Bullies come in all shapes, sizes, genders, and personalities. There are many theories on what constitutes bullying. StopBullying.gov has a concise definition: “Bullying is unwanted, aggressive behavior among school-aged children that involves a real or perceived power imbalance, with the likely potential for repetition.” It includes teasing, staring, ignoring, name-calling, put-downs, excluding, gossiping, and racial, religious, ethnic, or sexual-orientation slurs. Bullying, or social cruelty, can center on weight or size issues, popularity, and economic status.
Proactive Strategies For Camp
The goal as a camp professional is to provide a safe, caring, stress-free environment where kids have fun and feel welcome and accepted. Many resources are available in setting up a camp’s policies regarding kids’ behavior, including what you expect, what you won’t tolerate, and how disputes and infractions will be handled. Make this information available in promotional materials so parents can be confident you will be taking great care of their child.
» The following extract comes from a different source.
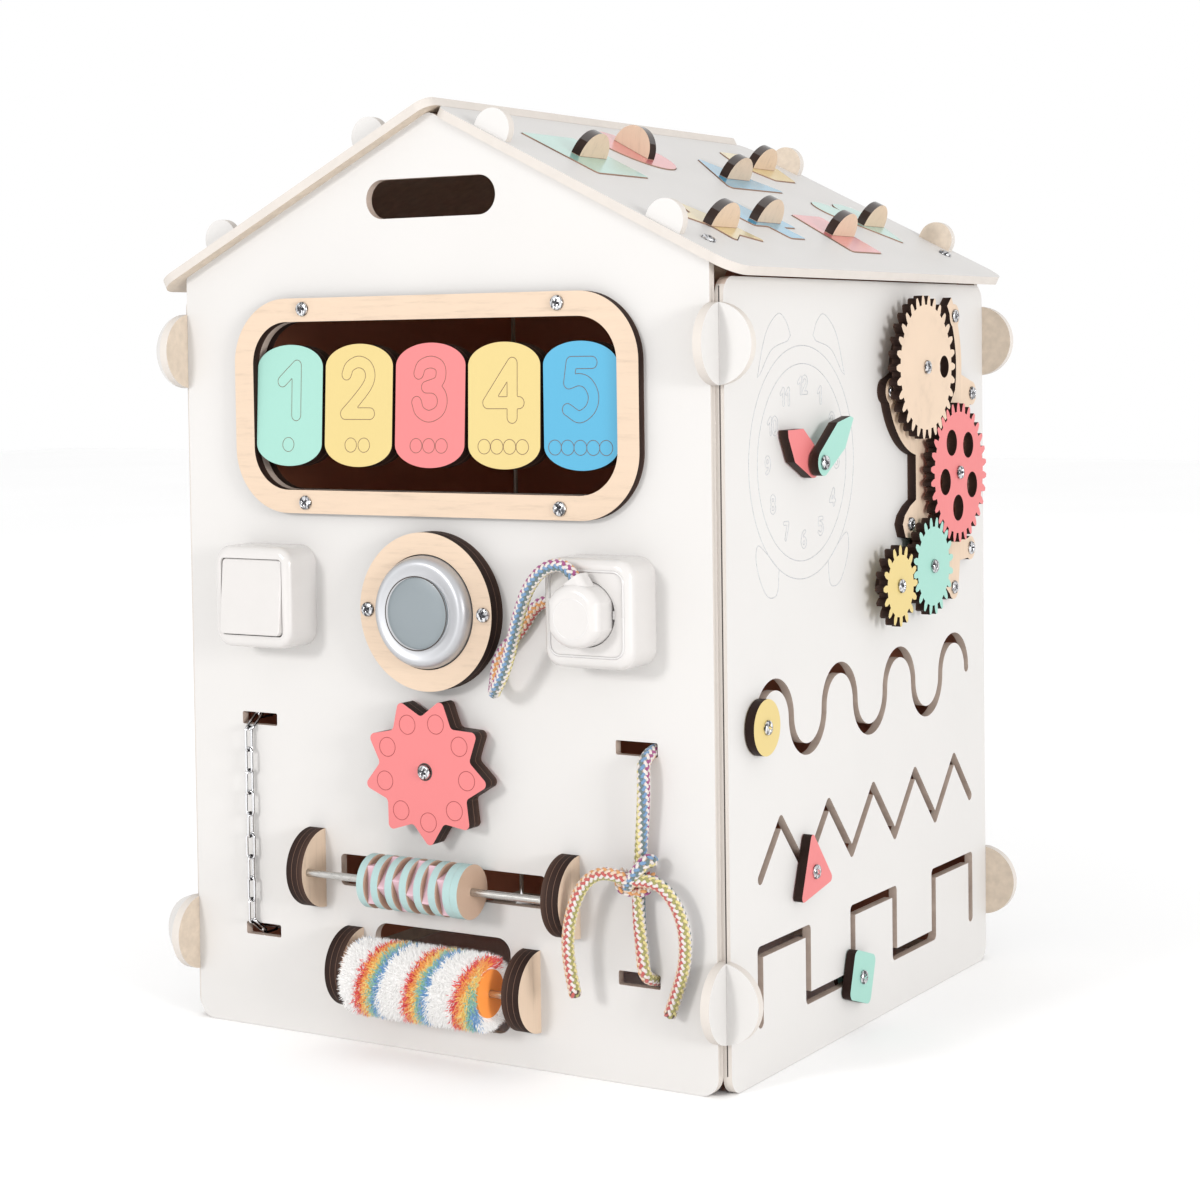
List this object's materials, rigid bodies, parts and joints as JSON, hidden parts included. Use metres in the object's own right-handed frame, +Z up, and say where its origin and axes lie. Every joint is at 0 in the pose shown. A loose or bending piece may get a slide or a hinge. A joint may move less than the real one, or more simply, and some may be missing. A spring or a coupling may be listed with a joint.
{
  "type": "wooden busy board",
  "caption": "House-shaped plywood activity board with turning cards, gears, clock hands, slider tracks, switch, push light, plug, star wheel, rollers, ropes, chain and a roof shape sorter.",
  "frame": {"origin": "centre of the rectangle the four walls stand on, at floor level", "axes": "+Z up, -Y towards the wall with the number cards, +X towards the wall with the gears"},
  "size_m": [0.4628, 0.4833, 0.6193],
  "materials": {
    "white_ply": "white satin paint on birch plywood",
    "birch_ply": "bare birch plywood, laser-cut edges",
    "mint_ply": "mint satin paint on plywood",
    "yellow_ply": "yellow satin paint on plywood",
    "coral_ply": "coral satin paint on plywood",
    "blue_ply": "blue satin paint on plywood",
    "pink_ply": "pale pink satin paint on plywood",
    "white_plastic": "glossy white",
    "silver_plastic": "silver lacquer",
    "lens_plastic": "frosted grey",
    "grey_plastic": "plain grey",
    "bright_steel": "polished",
    "rod_steel": "plain drawn rod",
    "cell_steel": "plain cell jackets",
    "rope_cotton": "coloured braided cord",
    "fleece": "long tufted pile"
  },
  "bodies": {
    "house": {"front_wall": "white_ply", "back_wall": "white_ply", "left_wall": "white_ply", "right_wall": "white_ply", "roof_left": "white_ply", "roof_right": "white_ply", "roof_cleats": "birch_ply", "window_frame": "birch_ply", "window_back_frame": "birch_ply", "card_axle": "rod_steel", "switch_base": "white_plastic", "lamp_ring": "birch_ply", "push_light_base": "grey_plastic", "push_light_cells": "cell_steel", "socket_body": "white_plastic", "spinner_brackets": "birch_ply", "spinner_rod": "rod_steel", "roller_brackets": "birch_ply", "roller_rod": "rod_steel", "chain": "bright_steel", "pull_rope": "rope_cotton", "tie_rope_left": "rope_cotton", "tie_rope_right": "rope_cotton", "rope_knots": "rope_cotton", "socket_rope": "rope_cotton", "gear_carrier": "birch_ply", "pivot_bolts": "bright_steel", "nuts_and_washers": "bright_steel", "panel_screws": "bright_steel"},
    "card_1": {"card_1": "mint_ply"},
    "card_2": {"card_2": "yellow_ply"},
    "card_3": {"card_3": "coral_ply"},
    "card_4": {"card_4": "yellow_ply"},
    "card_5": {"card_5": "blue_ply"},
    "rocker": {"switch_rocker": "white_plastic"},
    "push_light": {"push_light_dome": "silver_plastic", "push_light_lens": "lens_plastic"},
    "plug": {"socket_plug": "white_plastic"},
    "star": {"star_wheel": "coral_ply"},
    "round_discs": {"spinner_round_discs": "mint_ply"},
    "square_discs": {"spinner_square_discs": "pink_ply"},
    "roller": {"roller_core": "coral_ply", "roller_fleece": "fleece"},
    "birch_gear": {"gear_birch": "birch_ply"},
    "coral_gear": {"gear_coral": "coral_ply"},
    "mint_gear": {"gear_mint": "mint_ply"},
    "yellow_gear": {"gear_yellow": "yellow_ply"},
    "hour": {"hour_hand": "coral_ply"},
    "minute": {"minute_hand": "mint_ply"},
    "round_slider": {"slider_round": "yellow_ply"},
    "triangle_slider": {"slider_triangle": "coral_ply"},
    "square_slider": {"slider_square": "mint_ply"},
    "sorter_square": {"sorter_square": "mint_ply"},
    "sorter_circle": {"sorter_circle": "coral_ply"},
    "sorter_triangle": {"sorter_triangle": "blue_ply"},
    "sorter_hexagon": {"sorter_hexagon": "yellow_ply"},
    "sorter_star": {"sorter_star": "yellow_ply"},
    "sorter_cross": {"sorter_cross": "blue_ply"},
    "sorter_parallelogram": {"sorter_parallelogram": "coral_ply"},
    "sorter_heart": {"sorter_heart": "mint_ply"}
  },
  "joints": [
    {"name": "card_1_turn", "type": "hinge", "parent": "house", "child": "card_1", "pos_m": [-0.1136, -0.20355, 0.422], "axis": [1, 0, 0], "continuous": true},
    {"name": "card_2_turn", "type": "hinge", "parent": "house", "child": "card_2", "pos_m": [-0.0568, -0.20355, 0.422], "axis": [1, 0, 0], "continuous": true},
    {"name": "card_3_turn", "type": "hinge", "parent": "house", "child": "card_3", "pos_m": [0, -0.20355, 0.422], "axis": [1, 0, 0], "continuous": true},
    {"name": "card_4_turn", "type": "hinge", "parent": "house", "child": "card_4", "pos_m": [0.0568, -0.20355, 0.422], "axis": [1, 0, 0], "continuous": true},
    {"name": "card_5_turn", "type": "hinge", "parent": "house", "child": "card_5", "pos_m": [0.1136, -0.20355, 0.422], "axis": [1, 0, 0], "continuous": true},
    {"name": "rocker_press", "type": "hinge", "parent": "house", "child": "rocker", "pos_m": [-0.1287, -0.23325, 0.296], "axis": [1, 0, 0], "range_deg": [0, 10]},
    {"name": "push_light_press", "type": "slide", "parent": "house", "child": "push_light", "axis": [0, 1, 0], "range_m": [0, 0.003], "stiffness_N_per_m": 200, "springref_m": -0.01},
    {"name": "plug_pull", "type": "slide", "parent": "house", "child": "plug", "axis": [0, -1, 0], "range_m": [0, 0.02]},
    {"name": "star_turn", "type": "hinge", "parent": "house", "child": "star", "pos_m": [0, -0.21605, 0.1873], "axis": [0, -1, 0], "continuous": true},
    {"name": "round_discs_turn", "type": "hinge", "parent": "house", "child": "round_discs", "pos_m": [0, -0.22605, 0.114], "axis": [1, 0, 0], "continuous": true},
    {"name": "square_discs_turn", "type": "hinge", "parent": "house", "child": "square_discs", "pos_m": [0, -0.22605, 0.114], "axis": [1, 0, 0], "continuous": true},
    {"name": "roller_turn", "type": "hinge", "parent": "house", "child": "roller", "pos_m": [0, -0.22605, 0.0505], "axis": [1, 0, 0], "continuous": true},
    {"name": "birch_gear_turn", "type": "hinge", "parent": "house", "child": "birch_gear", "pos_m": [0.222, 0.06345, 0.4415], "axis": [1, 0, 0], "continuous": true},
    {"name": "coral_gear_turn", "type": "hinge", "parent": "house", "child": "coral_gear", "pos_m": [0.222, 0.11895, 0.36639], "axis": [1, 0, 0], "continuous": true},
    {"name": "mint_gear_turn", "type": "hinge", "parent": "house", "child": "mint_gear", "pos_m": [0.222, 0.07311, 0.3035], "axis": [1, 0, 0], "continuous": true},
    {"name": "yellow_gear_turn", "type": "hinge", "parent": "house", "child": "yellow_gear", "pos_m": [0.222, 0.01781, 0.29444], "axis": [1, 0, 0], "continuous": true},
    {"name": "hour_hand_turn", "type": "hinge", "parent": "house", "child": "hour", "pos_m": [0.2135, -0.09555, 0.383], "axis": [1, 0, 0], "continuous": true},
    {"name": "minute_hand_turn", "type": "hinge", "parent": "house", "child": "minute", "pos_m": [0.221, -0.09555, 0.383], "axis": [1, 0, 0], "continuous": true},
    {"name": "round_slider_swing", "type": "hinge", "parent": "house", "child": "round_slider", "pos_m": [0.20925, -0.13905, 0.222], "axis": [-1, 0, 0], "range_deg": [0, 180]},
    {"name": "triangle_slider_slide", "type": "slide", "parent": "house", "child": "triangle_slider", "axis": [0, 0.67, 0.7423], "range_m": [0, 0.051]},
    {"name": "square_slider_slide", "type": "slide", "parent": "house", "child": "square_slider", "axis": [0, 0, 1], "range_m": [0, 0.044]},
    {"name": "sorter_square_lift", "type": "slide", "parent": "house", "child": "sorter_square", "axis": [0.4462, 0, 0.8949], "range_m": [0, 0.03]},
    {"name": "sorter_circle_lift", "type": "slide", "parent": "house", "child": "sorter_circle", "axis": [0.4462, 0, 0.8949], "range_m": [0, 0.03]},
    {"name": "sorter_triangle_lift", "type": "slide", "parent": "house", "child": "sorter_triangle", "axis": [0.4462, 0, 0.8949], "range_m": [0, 0.03]},
    {"name": "sorter_hexagon_lift", "type": "slide", "parent": "house", "child": "sorter_hexagon", "axis": [0.4462, 0, 0.8949], "range_m": [0, 0.03]},
    {"name": "sorter_star_lift", "type": "slide", "parent": "house", "child": "sorter_star", "axis": [0.4462, 0, 0.8949], "range_m": [0, 0.03]},
    {"name": "sorter_cross_lift", "type": "slide", "parent": "house", "child": "sorter_cross", "axis": [0.4462, 0, 0.8949], "range_m": [0, 0.03]},
    {"name": "sorter_parallelogram_lift", "type": "slide", "parent": "house", "child": "sorter_parallelogram", "axis": [0.4462, 0, 0.8949], "range_m": [0, 0.03]},
    {"name": "sorter_heart_lift", "type": "slide", "parent": "house", "child": "sorter_heart", "axis": [0.4462, 0, 0.8949], "range_m": [0, 0.03]}
  ],
  "couplings": [
    {"joint": "coral_gear_turn", "follows": "birch_gear_turn", "ratio": -1},
    {"joint": "mint_gear_turn", "follows": "birch_gear_turn", "ratio": 1.5},
    {"joint": "yellow_gear_turn", "follows": "birch_gear_turn", "ratio": -1.875}
  ]
}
Caring, Sharing, And Being Kind
Dealing with incidents after the fact should not take precedence over the resources and training made available to staff members to combat these behaviors. Believe it or not, preventing bullying may be as simple as being kind to one another. Here are some approaches that should be encouraged among campers and staff members:
- Take a camp tour and ask new campers what areas of camp need to have good manners or social skills demonstrated and why.
- Help kids learn to get along by stressing The Golden Rule: “Treat others the way you want to be treated.” Too many kids, and adults, live by a different rule: “Treat others the way they treat you.” Have campers create role-plays demonstrating both statements so they see the difference.
- Encourage the use of magic words: “please,” “thank you,” “you’re welcome,” “excuse me,” and “I’m sorry.”
- Encourage the use of greeting words: “hello,” “goodbye,” “good morning,” and “good night” to show respect to all.
- Stress the need to look people in the eye, to speak clearly and pleasantly, to smile, and to give them space. (Turn this into a game by asking kids to form two lines, first moving forward so they are very close, and then back to a more comfortable place.)
- Make a daily contest out of using all the magic words; to add even more fun, encourage dramatic flair.
- Conduct various circle times when kids compliment each other. Use this format for intros on the first day when kids share who they are, where they are from, and something interesting about themselves.
- Promote a daily “kindness challenge” or contest (with incentives, if you want).
- Teach empathy by asking kids to walk in someone else’s shoes. Kids can actually swap shoes (with socks, of course). Or, as an art project, kids can trace their shoes on heavy paper, cut them out, put their names on them, swap both left and right with someone else’s, and then attach them to existing shoes with rubber bands. Share thoughts, problems, hopes, etc. with each other to gain insight into what someone else is going through.
- Repeat the camp tour at end of session and see what kids remember and have learned about when good manners and social skills are needed.
Stand Up, Speak Up—Be An Upstander
Use prepared skits or have campers create role-plays to depict the following scenarios:
- Campers observing bullying and deciding what to do about it
- Campers confronting a bully
- Campers encouraging a victim of bullying
- A camper deciding to tell someone in authority about being bullied
- Campers refusing to participate in bullying (have them show kindness and empathy to the victim and the bully). Stress always being an upstander—not a bystander—as half of bullying incidents will be diffused when people step up to stop it.
Barbara Gilmour is the Creator of Cool Kind Kid and CEO of CKK Educational, LLC, Social Skills and Bullying Prevention Curricula, Award-Winning Music, and Supporting Products. Reach her at firstname.lastname@example.org.
The Impact Of Bullying
The list below highlights some of the issues that camp counselors need to look out for. Be aware of mood, attitude, emotional, or personality changes. Ask campers if they need to talk, if are they okay, or how their day was.
Kids who are bullied are more likely to exhibit:
- Depression and anxiety
- Changes in sleep and eating patterns
- Loss of interest in activities they used to enjoy
- Health complaints
- Decreased academic achievement and school or social participation.